We took a left and there it was: the Airport Bowl, long and low against the clear evening sky, in surely one of the most American edge city scenes in the whole of London. Almost everywhere within the capital’s boundaries is walkable, but there’s no place quite so inhospitable to pedestrians than the perimeter of Heathrow. Here, the car is king, and at Airport Bowl they were all parked outside like an Idaho drive-thru. We walked in.

‘Can I see your ID?’ asked a young bouncer, perched on a swivel stool behind a mounted touch screen, like some kind of inimical Chris Tarrant.

‘I’ve got mine, but my friend hasn’t got his. He’s 35.’ I replied.

‘Sorry, but we can’t let anyone in without ID after 9pm.’‘But it’s only 9.06pm.’

‘That’s after 9pm.’ I wondered if this draconian door policy was introduced after that September afternoon in 2001. Our mission had fallen at the last hurdle. Dejected, we headed home.

The Sunday after our attempt to take the Airport Bowl I woke up and decided I simply had to finish what I started. So, at midday on the final day of the Premier League season, I made the 86-minute trip west once again. This time, in the blazing sunshine, the entrance was unguarded, and I strolled right in. The previous Friday’s ID issues seemed like a fever dream. Could it really be this easy to get everything you ever wanted? Could it really be this easy to get into the Airport Bowl?

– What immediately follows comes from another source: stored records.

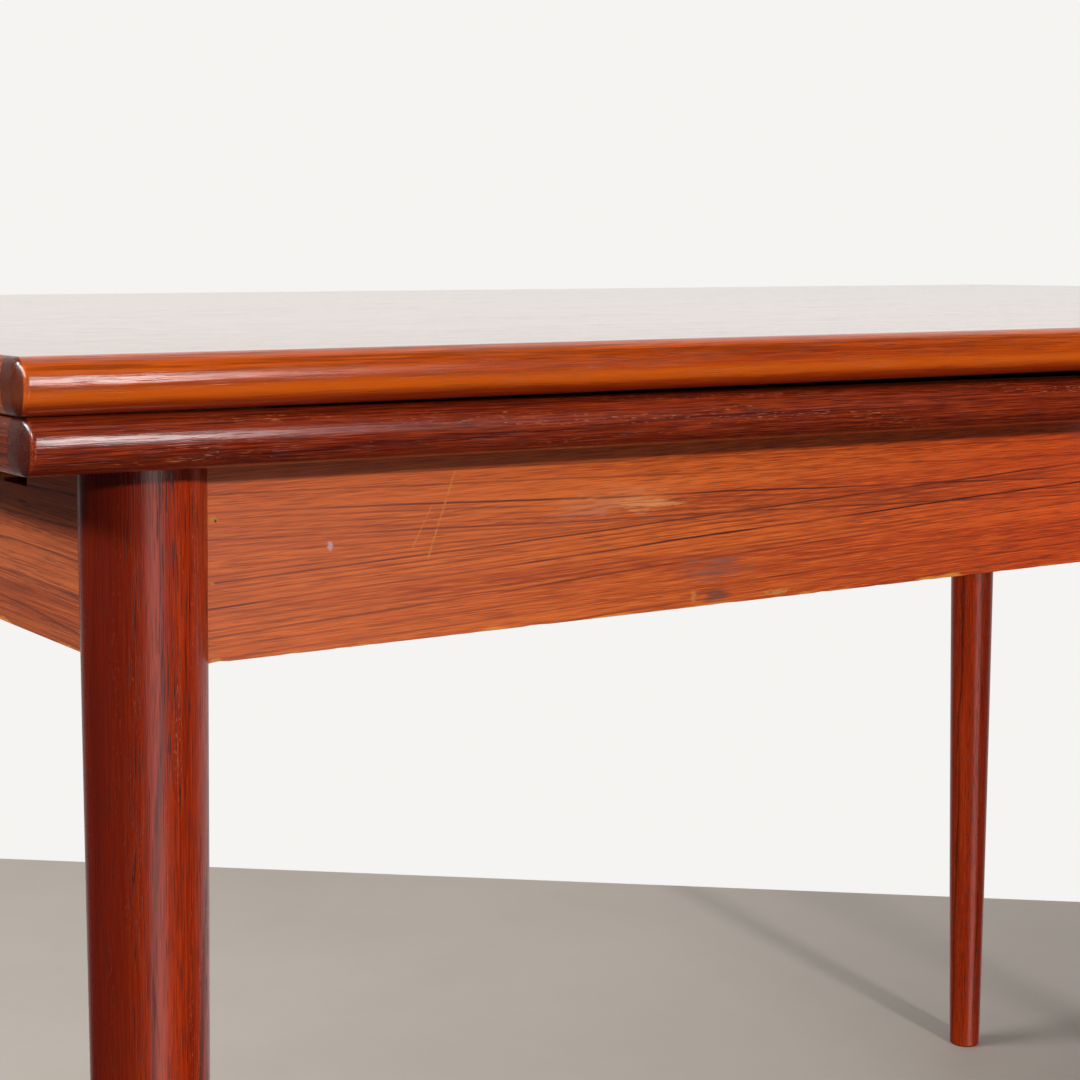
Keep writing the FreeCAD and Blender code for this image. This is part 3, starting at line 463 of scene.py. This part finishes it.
TEAK = {
    "apron_front": wood("teak_apron_front", "X", *APRON_TONES, lean=1.5, line_depth=1.0, streak=0.9,
                        strand=26 * MM, pores=0.45, roughness=0.48, shine=0.35,
                        drawn_lines=FRONT_LINES, extra=front_apron_wear_and_sheen),
    "apron_back": wood("teak_apron_back", "X", *APRON_TONES, ring_turn=20, lean=0.8, roughness=0.48,
                       shine=0.35, offset=2.3, extra=worn_arris),
    "apron_end": wood("teak_apron_end", "Y", *END_APRON_TONES, ring_turn=15, lean=0.6,
                      line_depth=0.6, streak=0.8, roughness=0.48, offset=3.1, extra=worn_arris),
    "leg": wood("teak_leg", "Z", *LEG_TONES, ring_gap=16 * MM, ring_turn=30, line_depth=0.65,
                streak=0.75, strand=14 * MM, pores=1.0, painted_glints=0.45, glint_length=1.6 * MM,
                roughness=0.26, shine=0.42, offset=1.7, extra=painted_shade_outer_side),
    "top_edging": wood("teak_top_edging", "X", *TOP_EDGING_TONES, ring_turn=60, line_depth=0.35,
                       streak=0.55, strand=16 * MM, pores=0.5, painted_glints=0.15, roughness=0.2,
                       matt_pores=0.06, offset=5.3, bump=0.5, end_grain=HALF_LENGTH,
                       polished_top=True, extra=edging_streaks_and_painted_light),
    "top_edging_end": wood("teak_top_edging_end", "Y", *TOP_END_TONES, ring_turn=50, line_depth=0.4,
                           streak=0.5, roughness=0.26, offset=6.9, polished_top=True),
    "leaf_edging_left": wood("teak_leaf_edging", "X", *LEAF_EDGING_TONES, ring_turn=45,
                             line_depth=0.4, streak=1.2, strand=14 * MM, painted_glints=0.5,
                             glint_length=3.5 * MM, roughness=0.2, matt_pores=0.06, offset=8.2,
                             bump=0.7, end_grain=LEAF_END),
    "leaf_edging_end": wood("teak_leaf_edging_end", "Y", *LEAF_END_TONES, ring_turn=40, painted_glints=0.4,
                            roughness=0.26, offset=9.6),
    "top": wood("teak_top", "X", *TOP_TONES, ring_gap=16 * MM, ring_turn=42, line_depth=0.8,
                streak=1.4, pores=0.9, roughness=0.08, matt_pores=0.1, offset=11.0, bump=0.07),
    "leaf": wood("teak_leaf", "X", *LEAF_TONES_AND_SHADE, ring_gap=16 * MM, ring_turn=42, line_depth=0.6,
                 roughness=0.22, matt_pores=0.08, offset=13.4, bump=0.1),
    "plain": wood("teak_plain", "X", *PLAIN_TONES, ring_turn=35, roughness=0.55, shine=0.3,
                  offset=15.2),
    "plain_across": wood("teak_plain_across", "Y", *PLAIN_TONES, ring_turn=35, roughness=0.55,
                         shine=0.3, offset=17.8),
    "beech": wood("beech", "Y", *BEECH_TONES, ring_turn=25, line_depth=0.3, pores=0.4,
                  roughness=0.55, shine=0.3, offset=21.0),
}
TEAK["leaf_edging_right"] = TEAK["leaf_edging_left"]


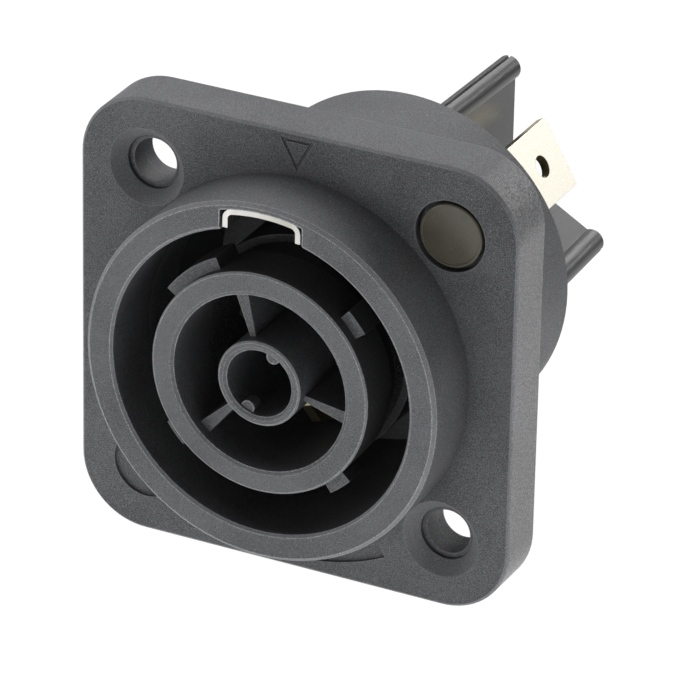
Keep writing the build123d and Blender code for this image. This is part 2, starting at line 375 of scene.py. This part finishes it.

Inside I found perfection. Everywhere else I’d visited on my Chelsea odyssey had been touched by the hands of time; either destroyed completely or shaped beyond recognition by the bland trappings of modernity. But at the Airport Bowl I was back in 2001. This was Old London. Suddenly I was there, watching Terry down pints and Frank Sinclair almost decapitate himself in the lane’s mechanisms. Here, amongst the neon arcades, children’s bowling tournament, and cheap four-pint pitchers, it all made sense – I could finally understand how five bored footballers could have done what they did.

In an age of performance optimisation; of nutritionists, brain sensors and hyperbaric chambers, the party-loving baller is something of a dying breed. Sure, there are the off-season lads’ trips to O Beach for the younger players – all sculpted abs by the poolside, and papped kisses with influencers. For the older heads, there are the sordid extra-marital affairs, humiliatingly played out on tabloid front pages. But in a post-Cristiano Ronaldo world, there’s undoubtedly a greater emphasis on getting your head down, keeping your mouth shut, and squeezing out that last two percent on the pitch. It’s what makes Jack Grealish’s summertime celebrations such a joy to watch, and JT and Lamps’ boozy excursion still such a riveting tale.

For their part, the group apologised to everyone involved, and denied some of the fruitier allegations. Terry and Lampard went on to become two of their generation’s finest players. But that afternoon’s legend lives on, an incredulous reminder of a simpler era of football – and of England itself.